----- DATA SECTION
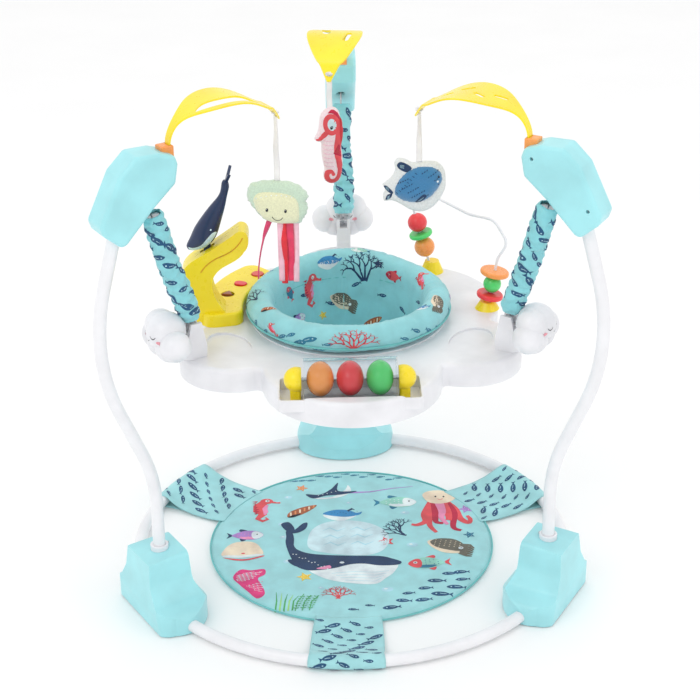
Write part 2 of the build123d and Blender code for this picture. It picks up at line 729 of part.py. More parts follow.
def whale():
    """Diving whale with a raised tail, on a stem that rocks in the wave."""
    with BuildPart() as body:
        count = len(WHALE_SPINE)
        for i, (x, z, radius) in enumerate(WHALE_SPINE):
            before, after = WHALE_SPINE[max(i - 1, 0)], WHALE_SPINE[min(i + 1, count - 1)]
            way = Vector(after[0] - before[0], 0, after[1] - before[1])
            with BuildSketch(Plane(origin=(x, WAVE_Y, z), x_dir=(0, 1, 0), z_dir=way)):
                Circle(radius)
        loft()
        # tail flukes
        with BuildSketch(Plane(origin=(-209, WAVE_Y, 738), x_dir=(0, 1, 0), z_dir=(0.94, 0, -0.34))):
            with BuildLine():
                edge = Spline((0, -3), (9, 6), (24, 24), (9, 16), (0, 12))
                mirror(edge, about=Plane.YZ)
            make_face()
        extrude(amount=2.5, both=True)
        # stem: two cheeks either side of nothing, bored for the pivot pin
        with BuildSketch(Plane(origin=(WHALE_PIVOT[0], WAVE_Y, 0), x_dir=(1, 0, 0), z_dir=(0, -1, 0))):
            with BuildLine():
                Polyline((-6, 606), (6, 606), (6, 640), (-6, 640), close=True)
            make_face()
        extrude(amount=4.5, both=True)
        with BuildSketch(Plane(origin=(WHALE_PIVOT[0], WAVE_Y - 10, WHALE_PIVOT[1]),
                               x_dir=(1, 0, 0), z_dir=(0, 1, 0))):
            Circle(2.0 + RUN)
        extrude(amount=20, mode=Mode.SUBTRACT)
    return body.part


# ---------------------------------------------------------------- seat
def seat_ring():
    """Ring that turns in the tray's hole; its flange carries the fabric seat."""
    outer, lip = SEAT_HOLE - SEAT_GAP, TRAY_Z0 - 3
    with BuildPart() as ring:
        with BuildSketch(Plane.XZ):
            with BuildLine():
                Polyline((outer - 4, lip), (outer + 3.5, lip), (outer + 3.5, lip + 2.8), (outer, lip + 2.8),
                         (outer, TRAY_Z1 + 0.1), (outer + 22, TRAY_Z1 + 0.1),
                         (outer + 22, TRAY_Z1 + 3), (outer - 4, TRAY_Z1 + 3), close=True)
            make_face()
        revolve(axis=Axis.Z)
    return ring.part


def seat_fabric():
    """Padded roll round the rim and the hanging bucket with two leg holes."""
    with BuildPart() as seat:
        with BuildSketch(Plane.XZ):
            with Locations((158, 507)):
                Circle(23)
            with BuildLine():
                Polyline((139, 505), (126, 420), (104, 345), (80, 322), (0, 318), (0, 322),
                         (78, 326), (100, 348), (121, 420), (133, 505), close=True)
            make_face()
        revolve(axis=Axis.Z)
        with BuildSketch(Plane(origin=(0, 0, 0), x_dir=(*unit(40), 0), z_dir=(unit(40)[1], -unit(40)[0], 0))):
            with Locations((155, 519)):
                Circle(24)
        revolve(axis=Axis.Z, revolution_arc=100)
        for x in (-52, 52):
            with BuildSketch(Plane(origin=(x, -60, 378), x_dir=(1, 0, 0), z_dir=(0, -1, 0))):
                Ellipse(36, 42)
            extrude(amount=120, mode=Mode.SUBTRACT)
    return seat.part


# ---------------------------------------------------------------- hanging toys
def ribbon(leg, length):
    """Flat ribbon from the arch's tip down to its toy."""
    with BuildPart() as strip:
        plane = arch_plane(leg, TOY_PIVOT[1] - length)
        with BuildSketch(plane):
            with Locations((TOY_PIVOT[0], 0)):
                Rectangle(0.9, 10)
        extrude(amount=length - 7)
    return strip.part


def facing(centre):
    """Upright plane at a point that faces the front."""
    return Plane(origin=centre, x_dir=(1, 0, 0), z_dir=(0, -1, 0))


def jellyfish(centre):
    with BuildPart() as toy:
        with BuildSketch(facing(centre)):
            with BuildLine():
                Spline((-50, -14), (-47, 10), (-26, 32), (0, 38), (26, 32), (47, 12), (51, -12),
                       (28, -33), (0, -38), (-28, -34), periodic=True)
            make_face()
        extrude(amount=15, both=True)
        fillet(toy.edges(), 10)
    return toy.part


def tentacles(centre):
    strips = []
    for x, length, width in ((-6, 95, 11), (6, 112, 11), (17, 104, 10), (28, 90, 9), (-20, 84, 9)):
        with BuildPart() as strip:
            with BuildSketch(Plane.XY.offset(centre.Z - 38.8 - length)):
                with Locations((centre.X + x, centre.Y)):
                    Rectangle(width, 0.9)
            extrude(amount=length)
        strips.append(strip.part)
    return strips


def seahorse(centre):
    with BuildPart() as toy:
        with BuildSketch(facing(centre)):
            with BuildLine():
                Spline((-20, 36), (-22, 44), (-8, 50), (-2, 64), (10, 73), (20, 66), (23, 50), (20, 34),
                       (23, 12), (18, -10), (12, -30), (10, -46), (0, -62), (-10, -68), (-8, -56),
                       (-12, -36), (-20, -12), (-20, 8), (-10, 24), (-8, 34), periodic=True)
            make_face()
        extrude(amount=12, both=True)
    return toy.part


def puffer(centre):
    with BuildPart() as toy:
        with BuildSketch(facing(centre)):
            with BuildLine():
                Spline((-53, 0), (-40, 16), (-26, 30), (-16, 42), (4, 42), (28, 36), (46, 20), (52, 4),
                       (44, -18), (24, -38), (0, -44), (-20, -36), (-34, -20), (-50, -18), periodic=True)
            make_face()
        extrude(amount=17, both=True)
        fillet(toy.edges(), 5)
    return toy.part


# ---------------------------------------------------------------- write every sub-part
screws, pads, plates, collars, pins, springs, sleeves, sockets, brackets = ([] for _ in range(9))
for leg, azimuth in LEGS.items():
    save(foot(azimuth), f"foot_{leg}")
    save(upright(azimuth), f"upright_{leg}")
    save(housing_half(azimuth, Keep.TOP), f"housing_{leg}_a")
    save(housing_half(azimuth, Keep.BOTTOM), f"housing_{leg}_b")
    save(arch(leg), f"arch_{leg}")
    save(cloud(azimuth), f"cloud_{leg}")
    plates.append(foot_plate(azimuth))
    pads += foot_pads(azimuth)
    collars.append(collar(azimuth))
    pins.append(anchor_pin(azimuth))
    screws += [collar_screw(azimuth), *housing_screws(azimuth)]
    springs.append(spring(azimuth))
    sleeves.append(sleeve(azimuth))
    sockets.append(arch_socket(leg))
    brackets.append(spring_bracket(azimuth))

group(plates, "foot_base_plates")
group(pads, "foot_pads")
group(collars, "upright_collars")
group(pins, "spring_anchor_pins")
group(screws, "frame_screws")
group(springs, "bounce_springs")
group(sleeves, "spring_sleeves")
group(sockets, "arch_sockets")
group(brackets, "spring_hook_brackets")

for name, start in (("front", 210.0), ("right", -30.0), ("left", 90.0)):
    tube = ring_tube(start + RING_GAP_ANGLE, start + 120 - RING_GAP_ANGLE, TUBE_R, TUBE_R - TUBE_WALL)
    save(tube, f"base_tube_{name}")

save(play_mat(), "play_mat")
save(tray_top(), "tray_top")
save(tray_bottom(), "tray_bottom")
group([tray_screw(r, a) for r, a in BOSSES], "tray_screws")

group([drum_bracket(-1), drum_bracket(1)], "drum_brackets")
save(rod((DRUM_X - 91, DRUM_Y, DRUM_Z), (DRUM_X + 91, DRUM_Y, DRUM_Z), AXLE_R), "drum_axle")
save(drum_shell(), "drum_shell")
group([drum_ball(DRUM_X + dx) for dx in (-49, 0, 49)], "drum_balls")

group([bead_post(TOWER_BASE, TOWER_DIR, 22), bead_post(STACK_BASE, STACK_DIR, 14)], "bead_posts")
save(bead_wire(), "bead_wire")
save(bead("ball", on_tower(52), TOWER_DIR, 19), "bead_orange_ball")
save(bead("disc", on_tower(79), TOWER_DIR, 22, 9), "bead_green_disc")
save(bead("ball", on_tower(103), TOWER_DIR, 18), "bead_red_ball")
save(bead("disc", on_stack(25.5), STACK_DIR, 24, 10), "bead_red_disc")
save(bead("ball", on_stack(47.5), STACK_DIR, 16), "bead_green_ball")
save(bead("disc", on_stack(70), STACK_DIR, 26, 9), "bead_orange_disc")

save(wave_toy(), "wave_toy_base")
for name, (azimuth, r) in zip(BUTTON_NAMES, BUTTON_SPOTS):
    save(button(azimuth, r), name)
save(whale(), "whale")

save(seat_ring(), "seat_ring")
save(seat_fabric(), "seat_fabric")

JELLY, PUFF, HORSE = Vector(-119.5, -69, 724), Vector(117, -69, 748), Vector(-28, 139.7, 750)
save(ribbon("left", 876 - 763), "jellyfish_ribbon")
save(jellyfish(JELLY), "jellyfish_plush")
group(tentacles(JELLY), "jellyfish_tentacles")
save(ribbon("right", 876 - 791), "puffer_ribbon")
save(puffer(PUFF), "puffer_plush")
save(ribbon("rear", 876 - 824), "seahorse_ribbon")
save(seahorse(HORSE), "seahorse_plush")
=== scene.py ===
"""Activity jumper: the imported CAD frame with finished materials, sewn parts and prints."""
import json
from math import cos, pi, radians, sin, sqrt, tau

import bmesh
import bpy
from mathutils import Matrix, Vector, geometry, noise
from mathutils.bvhtree import BVHTree
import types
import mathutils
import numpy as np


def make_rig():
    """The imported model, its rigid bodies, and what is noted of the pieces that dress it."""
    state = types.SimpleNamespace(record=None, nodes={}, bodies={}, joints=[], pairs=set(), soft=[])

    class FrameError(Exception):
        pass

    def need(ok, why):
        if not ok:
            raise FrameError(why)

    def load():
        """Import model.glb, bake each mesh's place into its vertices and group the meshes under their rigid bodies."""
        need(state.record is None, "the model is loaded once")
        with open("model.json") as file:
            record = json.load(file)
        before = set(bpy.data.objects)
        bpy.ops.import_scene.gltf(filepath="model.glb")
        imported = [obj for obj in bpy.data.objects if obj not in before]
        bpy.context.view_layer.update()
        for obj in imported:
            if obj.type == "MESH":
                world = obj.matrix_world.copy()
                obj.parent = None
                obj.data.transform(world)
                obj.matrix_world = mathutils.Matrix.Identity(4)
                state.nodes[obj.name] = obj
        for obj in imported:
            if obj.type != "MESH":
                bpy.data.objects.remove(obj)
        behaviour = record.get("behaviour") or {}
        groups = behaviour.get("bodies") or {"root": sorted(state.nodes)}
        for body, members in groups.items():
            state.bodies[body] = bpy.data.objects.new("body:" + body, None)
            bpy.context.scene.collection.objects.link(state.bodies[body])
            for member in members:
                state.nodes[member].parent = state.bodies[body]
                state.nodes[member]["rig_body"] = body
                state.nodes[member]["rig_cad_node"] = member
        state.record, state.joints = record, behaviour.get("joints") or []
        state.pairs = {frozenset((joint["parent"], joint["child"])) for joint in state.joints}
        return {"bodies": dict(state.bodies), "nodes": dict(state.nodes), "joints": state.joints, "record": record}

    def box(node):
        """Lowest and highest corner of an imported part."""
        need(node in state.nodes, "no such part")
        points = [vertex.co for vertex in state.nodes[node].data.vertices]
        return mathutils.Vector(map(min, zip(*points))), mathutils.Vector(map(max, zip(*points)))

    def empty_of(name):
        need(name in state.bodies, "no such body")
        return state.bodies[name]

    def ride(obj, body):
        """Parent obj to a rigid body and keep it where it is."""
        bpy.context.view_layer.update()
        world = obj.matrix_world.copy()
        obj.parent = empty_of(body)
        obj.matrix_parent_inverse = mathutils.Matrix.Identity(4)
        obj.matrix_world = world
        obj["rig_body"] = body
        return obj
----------
TASK PROMPT
Taking the lines above, repeat exactly those from the line that contains "for name, (azimuth, r)" through the line that contains "import mathutils", and both of those lines as well. Include nothing else.

RIGHT ANSWER
for name, (azimuth, r) in zip(BUTTON_NAMES, BUTTON_SPOTS):
    save(button(azimuth, r), name)
save(whale(), "whale")

save(seat_ring(), "seat_ring")
save(seat_fabric(), "seat_fabric")

JELLY, PUFF, HORSE = Vector(-119.5, -69, 724), Vector(117, -69, 748), Vector(-28, 139.7, 750)
save(ribbon("left", 876 - 763), "jellyfish_ribbon")
save(jellyfish(JELLY), "jellyfish_plush")
group(tentacles(JELLY), "jellyfish_tentacles")
save(ribbon("right", 876 - 791), "puffer_ribbon")
save(puffer(PUFF), "puffer_plush")
save(ribbon("rear", 876 - 824), "seahorse_ribbon")
save(seahorse(HORSE), "seahorse_plush")
=== scene.py ===
"""Activity jumper: the imported CAD frame with finished materials, sewn parts and prints."""
import json
from math import cos, pi, radians, sin, sqrt, tau

import bmesh
import bpy
from mathutils import Matrix, Vector, geometry, noise
from mathutils.bvhtree import BVHTree
import types
import mathutils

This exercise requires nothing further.